- Poster for the re-edited version of the film
- Directed by: Michael Moore
- Written by: Michael Moore
- Produced by: Monica Hampton
- Starring: Michael Moore
- Narrated by: Michael Moore
- Cinematography: Bernardo Loyola, Kirsten Johnson
- Edited by: Bernardo Loyola, David Feinberg
- Distributed by: The Weinstein Company
- Release dates: September 7, 2007 (Toronto International Film Festival); September 23, 2008 (United States);
- Running time: 102 minutes
- Country: United States
- Language: English

= Captain Mike Across America =

Captain Mike Across America is a film written, directed and narrated by Michael Moore. It was filmed prior to the 2004 election, when the polling margin between candidates George W. Bush and John Kerry could have tipped either way. It debuted at the Toronto International Film Festival on September 7 and 8, 2007. The film was re-edited by Moore into Slacker Uprising, which was released for free on the Internet on September 23, 2008.

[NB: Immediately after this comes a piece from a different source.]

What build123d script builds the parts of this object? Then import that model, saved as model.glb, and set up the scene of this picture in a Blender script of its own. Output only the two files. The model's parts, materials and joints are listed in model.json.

It is one of the first feature-length films made by a known director to be released as both a free and legal downloadable online movie. The free download is only available to those residing in the United States and Canada. The film was also made available free for online viewing and download on the Lycos Cinema platform as well as iTunes and blip.tv. It had a one-night-only run at the Michigan Theater, where Michael Moore spoke briefly. The film is available in DVD format.

Slacker Uprising features live performances or appearances by Eddie Vedder (of Pearl Jam), Roseanne Barr, Joan Baez, Tom Morello (of Rage Against the Machine), R.E.M., Steve Earle, and Viggo Mortensen. The original score is by Anti-Flag.

==Critical reception==
Captain Mike Across America premiered at the Toronto International Film Festival to lackluster reviews. Most critics alleged that it served as little more than self-promotion for Moore.

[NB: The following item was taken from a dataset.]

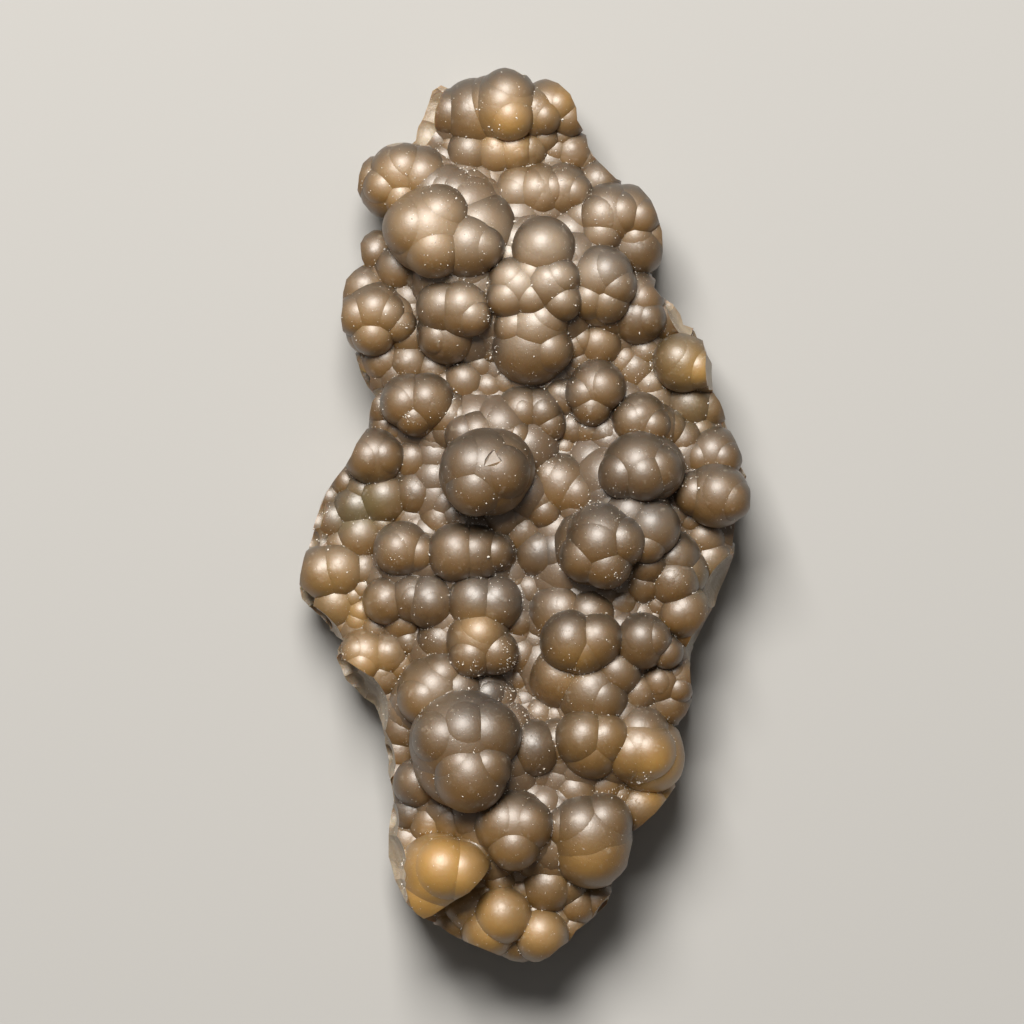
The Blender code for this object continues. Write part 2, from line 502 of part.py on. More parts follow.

Joe Leydon of Variety magazine wrote: "One could easily carve an interesting hour-long documentary out of Captain Mike Across America, Michael Moore's ungainly account of his "Slacker Uprising" campaign to encourage young people to vote for John Kerry—and, more importantly, against George W. Bush—during the 2004 U.S. presidential election. In its current form, however, this repetitious and self-indulgent hodgepodge comes across as a nostalgia-drenched vanity project, with far too much footage of various celebs at assorted gatherings introducing Moore as the greatest thing since sliced bread."

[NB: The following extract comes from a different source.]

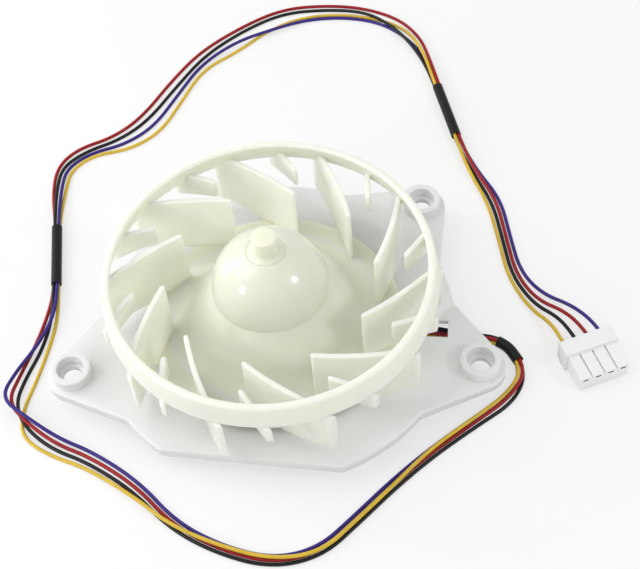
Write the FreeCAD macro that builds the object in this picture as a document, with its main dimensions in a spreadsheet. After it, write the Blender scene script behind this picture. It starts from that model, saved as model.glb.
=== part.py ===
import FreeCAD, Part
import math
import os
import re
import Sketcher

# Evaporator fan motor with its impeller, mounting plate and lead with connector.
# Millimetres, +Z up along the shaft, origin on the resting face under the shaft.

SIZES = {
    # cover and board under the plate
    "cover_gap": 5.0,
    "cover_wall": 1.8,
    "cover_floor": 1.5,
    "cover_height": 9.0,
    "cover_edge": 1.2,
    "cable_middle": -1.0,
    "cable_notch_width": 6.8,
    "cable_notch_low": 2.6,
    "board_low": 5.8,
    "board_thick": 1.6,
    "board_radius": 28.0,
    "board_bore": 6.2,
    "chip_length": 5.0,
    "chip_width": 4.0,
    "chip_height": 1.6,
    "chip_inset": 11.0,
    "chip_angle": 180.0,
    "lead_pitch": 1.27,
    "lead_length": 1.0,
    "lead_width": 0.45,
    "lead_thick": 0.25,
    "can_radius": 2.0,
    "can_length": 7.0,
    "can_bead": 0.8,
    "can_gap": 0.1,
    "can_leg": 0.5,
    "can_leg_pitch": 2.0,
    "can_reach": 1.6,
    "can_inset": 12.0,
    "can_angle": 270.0,
    "socket_overhang": 1.0,
    "socket_length": 7.0,
    "socket_width": 7.6,
    "socket_height": 3.9,
    "post_radius": 3.4,
    "post_inset": 4.5,
    "post_angle": 90.0,
    "screw_count": 3,
    "screw_radius": 1.25,
    "screw_head_radius": 2.3,
    "screw_head_height": 1.5,
    "screw_head_sink": 0.3,
    "screw_tip": 10.2,
    "screw_point": 0.8,
    "screw_drive": 2.6,
    "screw_drive_depth": 0.7,
    "screw_clearance": 0.2,
    # mounting plate
    "plate_radius": 60.5,
    "plate_thick": 2.0,
    "plate_wall": 1.8,
    "plate_rim": 1.5,
    "plate_edge": 0.8,
    "plate_corner": 4.0,
    "chord_from_angle": 228.1,
    "chord_to_angle": 286.3,
    "ear_reach": 10.0,
    "ear_radius": 8.5,
    "ear_flare_angle": 39.3,
    "ear_one_angle": -21.4,
    "ear_two_angle": 38.7,
    "ear_three_angle": 190.3,
    "ear_boss_radius": 6.65,
    "ear_boss_height": 4.0,
    "ear_cup_radius": 4.65,
    "ear_hole_radius": 3.2,
    "window_inset": 6.5,
    "window_angle": -9.9,
    "window_length": 8.0,
    "window_width": 6.7,
    "hub_boss_radius": 7.5,
    "hub_boss_height": 4.0,
    "rib_width": 1.4,
    "rib_gap": 0.6,
    "sensor_circle": 13.9,
    "sensor_angle": 135.0,
    "sensor_lift": 0.6,
    "sensor_thick": 1.5,
    "sensor_width": 4.0,
    "sensor_height": 3.0,
    "sensor_lead": 0.45,
    # bearings and shaft
    "tube_radius": 4.7,
    "tube_bore": 3.5,
    "tube_board_gap": 0.4,
    "tube_floor": 1.2,
    "tube_top": 35.0,
    "collar_radius": 6.5,
    "collar_height": 4.0,
    "shaft_radius": 1.5,
    "shaft_top": 47.0,
    "shaft_groove": 1.1,
    "running_clearance": 0.03,
    "end_clearance": 0.15,
    "bearing_length": 5.0,
    "thrust_thick": 0.8,
    "ring_height": 1.0,
    "ring_thick": 0.5,
    "ring_radius": 2.6,
    "washer_thick": 0.5,
    "washer_radius": 3.0,
    "washer_clearance": 0.2,
    "bearing_chamfer": 0.4,
    "shaft_chamfer": 0.3,
    # stator
    "core_height": 8.0,
    "core_radius": 12.5,
    "core_hub": 7.0,
    "pole_count": 4,
    "pole_width": 3.6,
    "pole_shoe": 2.2,
    "shoe_half_angle": 37.0,
    "insulator_thick": 1.0,
    "insulator_lip": 1.0,
    "lip_height": 2.2,
    "coil_thick": 2.0,
    "coil_clearance": 0.1,
    "coil_corner": 1.5,
    "coil_inner": 7.4,
    "coil_outer": 9.4,
    "pin_circle": 9.4,
    "pin_radius": 0.4,
    "pin_tail": 1.0,
    "pin_angle": 45.0,
    "pin_ear": 1.2,
    "pin_clearance": 0.1,
    # rotor
    "air_gap": 0.45,
    "magnet_thick": 2.1,
    "magnet_height": 16.0,
    "yoke_wall": 1.0,
    "yoke_corner": 1.5,
    "yoke_low": 15.6,
    "yoke_height": 23.4,
    "magnet_inset": 0.6,
    "bushing_radius": 4.0,
    "bushing_flange_radius": 6.5,
    "bushing_flange_thick": 1.2,
    "nose_radius": 2.4,
    # impeller
    "dome_radius": 19.3,
    "dome_centre": 33.0,
    "impeller_wall": 1.8,
    "hub_slope_angle": 56.1,
    "hub_curve": 15.0,
    "disc_top": 14.3,
    "disc_radius": 42.6,
    "peg_radius": 4.0,
    "peg_top": 58.3,
    "peg_edge": 0.6,
    "peg_groove_radius": 6.3,
    "peg_groove_width": 0.6,
    "peg_groove_depth": 0.35,
    "boss_radius": 6.0,
    "blade_count": 10,
    "blade_thick": 1.6,
    "blade_top": 38.3,
    "blade_tip": 34.5,
    "blade_tip_angle": 72.2,
    "blade_lean_angle": 69.6,
    "blade_curve": 110.0,
    "blade_root_low": 0.8,
    "blade_foot_gap": 1.0,
    "blade_end_step": 1.1,
    "blade_end_low": 16.8,
    "short_blade_reach": 10.7,
    "short_blade_low": 28.0,
    "short_blade_rise": 31.3,
    "short_blade_lag_angle": 2.6,
    "ring_low": 34.5,
    "ring_top": 43.0,
    "ring_foot_radius": 55.1,
    "ring_draft": 1.1,
    "ring_wall": 2.7,
    "ring_foot_wall": 1.4,
    "ring_edge": 1.0,
    # lead
    "wire_diameter": 1.3,
    "sleeve_bore": 3.5,
    "sleeve_wall": 0.15,
    "sleeve_height": 1.9,
    # connector
    "pin_pitch": 4.5,
    "pin_ways": 4,
    "plug_x": 102.2,
    "plug_y": -16.0,
    "plug_turn_angle": 15.0,
    "flange_width": 19.0,
    "flange_length": 6.0,
    "flange_height": 9.0,
    "flange_slope": 1.4,
    "tower_width": 4.0,
    "tower_length": 9.4,
    "tower_height": 7.4,
    "tower_low": 1.0,
    "tower_web": 6.2,
    "cavity_width": 2.4,
    "cavity_height": 3.4,
    "cavity_low": 3.2,
    "cavity_end": 1.2,
    "mouth_width": 1.9,
    "mouth_height": 0.7,
    "mouth_low": 5.6,
    "contact_width": 2.0,
    "contact_height": 2.8,
    "contact_wall": 0.3,
    "contact_gap": 0.2,
    "terminal_barrel_end": 7.0,
    "barrel_radius": 0.9,
    "wire_seat": 2.6,
    "plug_edge": 0.4,
}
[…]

Will Sloan of Inside Toronto wrote: "This is probably Moore’s least-compelling film from a cinematic point of view. It plays not so much like a movie, or even a concert film, as a highlight reel. The film builds little momentum as it goes along, and it has virtually none of the drama that characterized his previous films. The pacing essentially never changes. There are some good moments, including a genuinely hilarious scene where Moore offers up some alternatives to the Swift Boat Veterans for Truth ads ("If John Kerry really loved his country, he would have died"), and if you're a Moore devotee, you'll find it mildly interesting, but if you're not, there isn't much to keep you riveted."

On Rotten Tomatoes 29% of 17 reviews were positive, with an average rating of 4.3/10.